(株)アステル東京が11月30日から開始した『64Kbps高速データ伝送サービス』と、NTT移動通信網(株)(NTTドコモ)がモニターの募集を開始した『64Kデータ通信試験サービス』は、技術的な方法は異なるが、どちらもPHSを使った64Kbpsのデータ通信を可能にするサービスだ。
アステル東京の64Kbps高速データ伝送サービスは、“センター合成方式”と呼ばれる方式で、64Kbpsアダプター『XN-64』(5万9800円)に、2台のPHSを接続するというもの。当然、データ通信カードも2枚必要となる。64KbpsアダプターはパソコンのRS-232Cインターフェースに接続する。この方式のメリットとしては、現在のPHSと基地局がそのまま利用できることから、アステル東京の全エリア内で64Kbpsのデータ通信が可能になり、ISDN64Kbpsのアクセスポイントを持つインターネットサービスプロバイダーならどこでも接続できる点にある。通信料金は、プロトコル変換サービスアクセスポイントまでのデータ通信料金に、1分あたり10円を加算したもの。’99年1月31日までは、お試し期間として毎分10円の加算料金は不要。

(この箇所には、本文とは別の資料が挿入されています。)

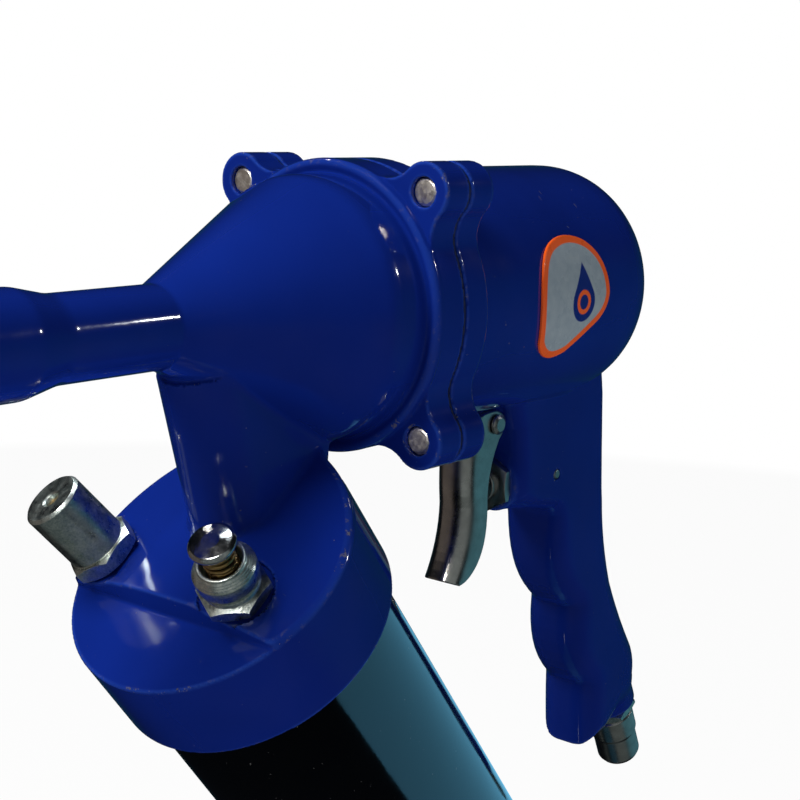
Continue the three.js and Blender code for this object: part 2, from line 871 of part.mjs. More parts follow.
const ball = (radius, centre, frame) => {
  const sphere = new THREE.SphereGeometry(radius, 12, 8);
  sphere.translate(0, centre, 0);
  if (frame) sphere.applyMatrix4(frame);
  return solidOf(sphere);
};

const bleederBody = () =>
  cut(
    joined(
      rod(2.9, -6.5, -1, 12, BLEEDER_FRAME),
      hexagon(13.3, GAP - 1.5, 2.2, BLEEDER_FRAME),
      turned(
        [
          [2.1, 0],
          [2.1, 5.6],
          [3.2, 4.9],
          [4.2, 6.3],
          [6.4, 6.5],
          [8, 6.5],
          [9, 6],
          [9.8, 5.1],
          [9.8, 0],
        ],
        28,
        BLEEDER_FRAME,
      ),
    ),
    rod(4.2, 3.6, 11, 16, BLEEDER_FRAME),
    rod(1.8, -7, 5, 12, BLEEDER_FRAME),
  );

const bleederButton = () =>
  turned(
    [
      [-5.5, 0],
      [-5.5, 1.4],
      [14.1, 1.4],
      [14.1, 3.6],
      [14.7, 4.8],
      [15.5, 4.8],
      [16.1, 3.7],
      [16.3, 0],
    ],
    16,
    BLEEDER_FRAME,
  );

// ---- Trigger and air valve ----------------------------------------------------------------------

// The trigger is a curved channel of bent sheet, open to the rear, whose sides straddle the lug.
function trigger() {
  const outside = sideSlab(
    [
      [47.3, -38],
      [47.3, -45],
      [47.7, -52],
      [47.2, -58],
      [45.9, -63.6],
      [42.6, -70.3],
      [45.8, -71.6],
      [50, -69.4],
      [53, -65.8],
      [54.8, -61],
      [55.3, -56],
      [54.9, -48],
      [55.6, -42],
      [58.4, -37.2],
      [60.4, -35.4],
      [61.2, -32.8],
      [60, -30.6],
      [57.4, -29.8],
      [51.6, -30.6],
      [48.6, -33],
    ],
    TRIGGER_HALF_WIDTH,
    0.9,
    2,
  );
  const inside = sideSlab(
    [
      [46.9, -28],
      [48.7, -38],
      [48.7, -45],
      [49, -52],
      [48.5, -58.4],
      [47.2, -64],
      [43.8, -72],
      [58, -76],
      [66, -60],
      [66, -28],
    ],
    TRIGGER_HALF_WIDTH - TRIGGER_SHEET,
  );
  const [pivotY, pivotZ] = TRIGGER_PIVOT;
  return cut(outside, inside, rod(1.85, -8, 8, 12, crossFrame(pivotY, pivotZ)));
}

function triggerPin() {
  const [pivotY, pivotZ] = TRIGGER_PIVOT;
  const end = TRIGGER_HALF_WIDTH + GAP;
  return turned(
    [
      [-end - 1.2, 0],
      [-end - 1.2, 2],
      [-end - 0.8, 2.5],
      [-end, 2.5],
      [-end, 1.5],
      [end, 1.5],
      [end, 2.5],
      [end + 0.8, 2.5],
      [end + 1.2, 2],
      [end + 1.2, 0],
    ],
    16,
    crossFrame(pivotY, pivotZ),
  );
}

const valveGland = () =>
  cut(
    joined(
      turned(
        [
          [58.6, 0],
          [58.6, 3.6],
          [59.2, 4.3],
          [60.3, 4.3],
          [60.3, 0],
        ],
        20,
        VALVE_FRAME,
      ),
      hexagon(13, 60.2, BOSS_FRONT - GAP, VALVE_FRAME),
      rod(5.5, BOSS_FRONT - GAP - 0.1, 69, 16, VALVE_FRAME),
    ),
    rod(1.9, 57, 70, 16, VALVE_FRAME),
  );

const VALVE_SEAT = 73;
const valveStem = () =>
  turned(
    [
      [49.3, 0],
      [49.3, 1.2],
      [49.8, 1.6],
      [VALVE_SEAT + GAP, 1.6],
      [VALVE_SEAT + GAP, 3.4],
      [VALVE_SEAT + 2.2, 3.9],
      [VALVE_SEAT + 3, 3.9],
      [VALVE_SEAT + 3, 1.6],
      [VALVE_SEAT + 6, 1.6],
      [VALVE_SEAT + 6, 0],
    ],
    16,
    VALVE_FRAME,
  );

const valveSeat = () => tube(5.5, 2.2, 70.6, VALVE_SEAT, 16, VALVE_FRAME);
const valveORing = () => tube(5.3, 2, 69.2, 70.3, 16, VALVE_FRAME);
const retainingPin = () => rod(1.3, 6.2, GRIP_HALF_WIDTH + 0.1, 12, crossFrame(...RETAINING_PIN));

// ---- Air inlet ----------------------------------------------------------------------------------
const inletNipple = () =>
  cut(
    joined(
      rod(5.3, -12, 1.6, 18, INLET_FRAME),
      hexagon(14, 1.5, 4.2, INLET_FRAME),
      rod(4.2, 4.1, 13, 18, INLET_FRAME),
      tube(5.2, 3, 12.9, 14.6, 18, INLET_FRAME),
    ),
    rod(2.6, -13, 16, 12, INLET_FRAME),
  );

const inletSwivel = () =>
  turnedRing(
    [
      [4.7, 4.5],
      [4.7, 6],
      [5.4, 6.8],
      [12, 6.8],
      [13, 6.2],
      [21, 6.2],
      [22, 5.6],
      [22, 4.2],
      [15, 4.2],
      [15, 5.5],
      [12.7, 5.5],
      [12.7, 4.5],
    ],
    18,
    INLET_FRAME,
  );

// ---- Badge --------------------------------------------------------------------------------------

// A thin curved plate on the side of the cylinder, with a rounded three-sided outline.
function badgePlate() {
  const outline = new THREE.Shape();
  outline.moveTo(46.5, 13.6);
  outline.quadraticCurveTo(52.8, 15.8, 59, 13.5);
  outline.quadraticCurveTo(66.4, 10.4, 67.2, 1);
  outline.quadraticCurveTo(66.6, -4, 61.2, -6.7);
  outline.lineTo(52.6, -12);
  outline.quadraticCurveTo(44.6, -15, 40.4, -9.2);
  outline.quadraticCurveTo(37.6, 0, 39.8, 6.6);
  outline.quadraticCurveTo(41.6, 12, 46.5, 13.6);
  const geometry = new THREE.ExtrudeGeometry(outline, {
    depth: 20,
    bevelEnabled: false,
    curveSegments: 5,
  });
  geometry.translate(0, 0, 20);
  const basis = new THREE.Matrix4().makeBasis(
    new THREE.Vector3(0, 1, 0),
    new THREE.Vector3(0, 0, 1),
    new THREE.Vector3(1, 0, 0),
  );
  const shell = tube(CYLINDER_RADIUS + 0.7, CYLINDER_RADIUS + 0.1, 30, 80, 56);
  return solidOf(geometry.applyMatrix4(basis)).intersect(shell);
}

// ---- Assembly -----------------------------------------------------------------------------------
const gun = new THREE.Group();

function addTo(group, name, solid, look) {
  const mesh = new THREE.Mesh(geometryOf(solid), new THREE.MeshStandardMaterial(look));
  mesh.name = name;
  group.add(mesh);
  return mesh;
}

const add = (name, solid, look) => addTo(gun, name, solid, look);

add("pump_head", pumpHead(), BLUE_PAINT);
add("grip_housing", gripHousing(), BLUE_PAINT);
add("flange_gasket", flangeGasket(), GASKET_FIBRE).position.y = FRONT_PLATE + 0.15;
screwPlaces.forEach(([x, z], i) => {
  add(`flange_screw_${i + 1}`, flangeScrew(), ZINC).position.set(x, 0, z);
});
add("badge_plate", badgePlate(), BADGE_FACE);

add("packing_gland_nut", packingGland(), BRASS);
add("plunger_packing", tube(6.9, PLUNGER_RADIUS + GAP, -33.7, -30.5, 18), RUBBER);
add("air_piston", airPiston(), ALLOY);
add("piston_seal", pistonSeal(), RUBBER);
add("pump_plunger", pumpPlunger(), STEEL);
add("piston_nut", pistonNut(), ZINC);
add("return_spring", coil(13, 1.1, -25, PISTON_FRONT - GAP, 8, 10), SPRING_STEEL);
add("outlet_check_ball", ball(3, -81.35), STEEL);
add("outlet_check_spring", coil(3.2, 0.5, -88.8, -83.4, 2.5, 10), SPRING_STEEL);
add("outlet_spring_seat", outletSpringSeat(), STEEL);
add("outlet_nut", outletNut(), ZINC);
add("outlet_pipe", outletPipe(), ZINC);
add("coupler_body", couplerBody(), ZINC);
add("coupler_sleeve", couplerSleeve(), STEEL);
add("coupler_jaws", couplerJaws(), STEEL);

add("barrel_tube", barrelTube(), BLACK_PAINT);
add("barrel_gasket", barrelGasket(), RUBBER);
add("barrel_end_cap", barrelEndCap(), BLACK_PAINT);
add("follower_plate", followerPlate(), STEEL);
add("follower_seal", followerSeal(), RUBBER);
add("follower_nut", followerNut(), ZINC);
add("follower_rod", followerRod(), ZINC);
add("rod_handle", rodHandle(), BLACK_PAINT);
const followerSpringEnd = FOLLOWER_TOP - 8 - GAP;
add(
  "follower_spring",
  coil(22.6, 1.2, BARREL_BOTTOM + GAP, followerSpringEnd, 10, 10, BARREL_FRAME),
  SPRING_STEEL,
);

add("filler_body", fillerBody(), ZINC);
add("filler_check_ball", ball(1.75, 15.7, FILLER_FRAME), BRASS);
add("filler_spring", coil(1.3, 0.3, 7, 13.6, 4, 8, FILLER_FRAME), SPRING_STEEL);
add("bleeder_body", bleederBody(), ZINC);
add("bleeder_button", bleederButton(), CHROME);
add("bleeder_spring", coil(3, 0.45, 4, 13.5, 4.5, 10, BLEEDER_FRAME), BRASS);

add("trigger", trigger(), CHROME);
add("trigger_pin", triggerPin(), CHROME);
add("valve_gland", valveGland(), CHROME);
add("valve_stem", valveStem(), STEEL);
add("valve_o_ring", valveORing(), RUBBER);
add("valve_seat", valveSeat(), BRASS);
add("valve_spring", coil(3.2, 0.45, VALVE_SEAT + 3.3, 91, 6, 8, VALVE_FRAME), SPRING_STEEL);
add("retaining_pin", retainingPin(), STEEL);
add("inlet_nipple", inletNipple(), ZINC);
add("inlet_swivel", inletSwivel(), CHROME);

// The part's frame has its origin at the centre of the gun's bounding box.
const part = new THREE.Group();
part.add(gun);
gun.position.copy(new THREE.Box3().setFromObject(gun).getCenter(new THREE.Vector3()).negate());

export default part;
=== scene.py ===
"""Looks for a pistol-grip pneumatic grease gun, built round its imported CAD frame.

Shapes are worked out in millimetres in the row frame and turned into metres when a mesh is made.
The two castings, the trigger and the pull handle are implicit solids with rounded joins, meshed on a
grid; every other piece is turned, swept or extruded. The pieces stand for CAD nodes of the same name.
"""

import json
import math

import bmesh
import bpy
import numpy as np
from mathutils import Matrix, Vector

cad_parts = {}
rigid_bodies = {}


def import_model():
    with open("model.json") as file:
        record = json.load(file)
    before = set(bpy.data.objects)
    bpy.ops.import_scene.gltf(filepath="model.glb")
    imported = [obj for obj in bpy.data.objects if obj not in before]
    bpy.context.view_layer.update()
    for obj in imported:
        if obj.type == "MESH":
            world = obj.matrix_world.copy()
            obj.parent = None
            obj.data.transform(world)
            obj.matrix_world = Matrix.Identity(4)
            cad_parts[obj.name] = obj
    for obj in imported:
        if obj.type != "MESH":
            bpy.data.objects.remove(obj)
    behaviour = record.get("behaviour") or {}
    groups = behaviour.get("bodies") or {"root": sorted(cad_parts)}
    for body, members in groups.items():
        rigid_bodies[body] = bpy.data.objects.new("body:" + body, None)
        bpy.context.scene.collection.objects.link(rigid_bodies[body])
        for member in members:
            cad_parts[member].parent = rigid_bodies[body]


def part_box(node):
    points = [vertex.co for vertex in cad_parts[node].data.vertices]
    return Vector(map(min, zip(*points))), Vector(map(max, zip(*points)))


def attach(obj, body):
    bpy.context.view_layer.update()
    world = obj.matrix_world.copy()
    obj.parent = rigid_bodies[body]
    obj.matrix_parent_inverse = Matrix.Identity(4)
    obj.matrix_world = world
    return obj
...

アダプターが比較的高価なのに加え、2台のPHSを使うためかさばることがネックだが、アダプター以外は既存の機材を利用できるというメリットがある。
対してNTTドコモ(旧NTTパーソナル)の64Kデータ通信試験サービスは、1日から試験的に5000人のモニター募集を開始している。64Kデータ通信試験サービスの実施期間は、12月1日から’99年3月31日。サービスの利用には、64Kbpsサービスに対応した専用のPHSが必要で、基地局側の対応も試験区域内しか64Kbpsのデータ通信ができない(従来の32Kbpsデータ通信は可能)。また、アクセスできるインターネットサービスプロバイダーもInfoSphere、NIFTY
SERVEなど8つに限られる。しかし、1台のPHSで済むうえ、従来の32Kbpsデータ通信と変わらない手順で64Kbpsのデータ通信が行なえるというのは大きなメリット。データ通信料金はモニター期間中は従来の32Kbpsのデータ通信料金と同じだ。
64Kbpsデータ通信の試験区域が都内と横浜の一部に限られていることと、指定のPHSへ機種交換する必要があるなどといった条件がクリアできるなら、モニター募集に応募する価値は十分あるだろう。